I had not heard Julian Gavin for a number of years. I remember one of his early roles in Britain was Alvaro from Verdi’s La Forza del Destino, a role written for the great Tamberlick and requiring a strong tenor voice. Not only has Gavin maintained his vocal strength, he has also gained in tonal variety and colour so that his portrayal of the arrogant yank prepared to con an innocent Japanese teenager for cheap sex, and later to regret his callousness, was well portrayed. Whilst Miss Richardson’s Signore ascolta from Turandot was creamy and perhaps a little too mature, Gavin’s Nessun dorma, every tenor's virility symbol, was given due weight and expression without transposition or abbreviation of the final note. His earlier E lucevan le stele from Tosca, was sung with a pleasing grace of phrasing and variety of tonal modulation. I wish Opera North would include him in their tenor roster for the Italian repertoire. At the moment the casting of the heavier roles there sometimes verges on the 'can belto.'

The evening was not a two-singer show with the bass baritone Darren Jeffery joining in for the extracts from La Bohème that closed the first part of the concert. Rather perversely,  these extracts started with the duet between Marcello and Rodolfo from Act III followed by Colline’s farewell to his overcoat, Vecchia zimmara from Act IV. I had not heard Darren since his marvellous Falstaff at the Royal Northern College of Music, after which he was scooped up by Covent Garden on their young artists programme. His voice continuous to develop and together with his tall imposing figure, will take him far. His biggest problem will be as to direction, baritone or bass. Physically he is a natural priest or ruler for which Verdi wrote some wonderful music and roles. As yet his voice is not that of a basso cantante and may never be so; he may end in the nether regions between bass and baritone and take a different direction altogether. Whichever direction his voice takes though, his  artistry points to a significant career and his contribution as Sharpless in Act III of Butterfly as well as in Bohème was welcome casting. The La Bohème extracts finished with that wonderful finale to Act I of the opera when Rodolfo’s Che gelida manina is followed by Mimi’s Si, mi chiamano Mimi and the love duet O soave Fanciulla. Whatever had come from Puccini’s pen before La Bohème, or flowed after, there is no better concentration of fifteen minutes of music than this. Julian Gavin and Linda Richardson sang this conclusion with attention to detail and lovely phrasing, colour and expression. It was a fitting end to part one of the concert.

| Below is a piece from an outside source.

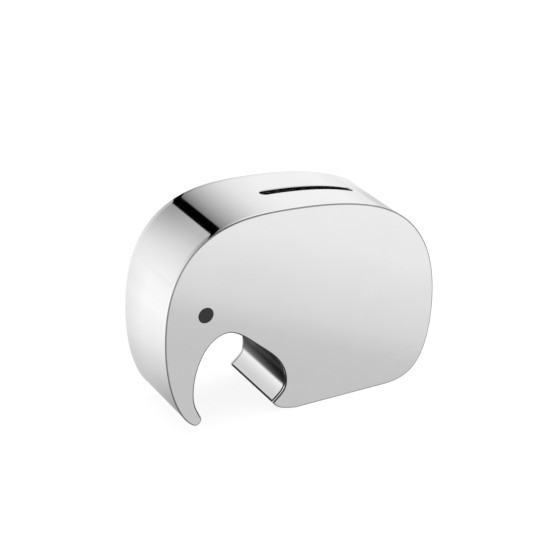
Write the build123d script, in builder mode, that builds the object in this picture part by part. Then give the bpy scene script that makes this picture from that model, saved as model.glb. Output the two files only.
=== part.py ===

No Flower Duet from Butterfly, or indeed a last act can be done without a Suzuki, sung on this evening by Alison Kettlewell. She sings in oratorio and is also building up a significant repertoire in the lyric mezzo opera repertoire. She has a resonant well-placed mezzo-soprano voice which she uses with taste and without vocal exaggeration. Hers was a welcome, if smaller part, of the evening’s enjoyment. The other major contribution not already mentioned was made by Andrew Greenwood and the Manchester Concert Orchestra, both of whom feature in the Raymond Gubbay Organisation activities in the City. The orchestra of sixty-five or so musicians played superbly in repertoire that is perhaps outside their usual metier, under Greenwood’s direction. He is one of Britain’s oft-neglected masters of the operatic genre. He was on the music staff of Covent Garden in the 1980s before going on to Welsh National Opera as Chorus Master and where he also conducted many operas. He has now found a home as Director of the Buxton Festival and where his conducting of Donizetti’s Roberto Devereux was a highlight of the 2007 programme (Review). Not only has Andrew Greenwood the happy facility for supporting his singers, he is also able to do so without losing the drama of the work and doing justice to the composer’s intentions. He and the orchestra alone gave fine renderings of the Intermezzo from Manon Lescaut but also the Witches'  Dance from Puccini’s rarely heard first opera, Le villi.

A well-attended Bridgewater Hall audience  in a city starved of opera, enjoyed the evening to the full and were warm in their appreciation. Perhaps next year we could have a Verdi Gala, even with the same soloists. It would be an enjoyment to hear Miss Richardson in Tacea la note placida from Act I  of Il Trovatore, Julian Gavin singing La vita e inferno from La Forza
del destino and all four soloists joining for the great quartet from Rigoletto. No harm in dreaming I suppose!! But while I dream and hope, I also recognise that the Raymond Gubbay Organisation can only continue with planning such future events if support is given by the people of Manchester and the surrounding area.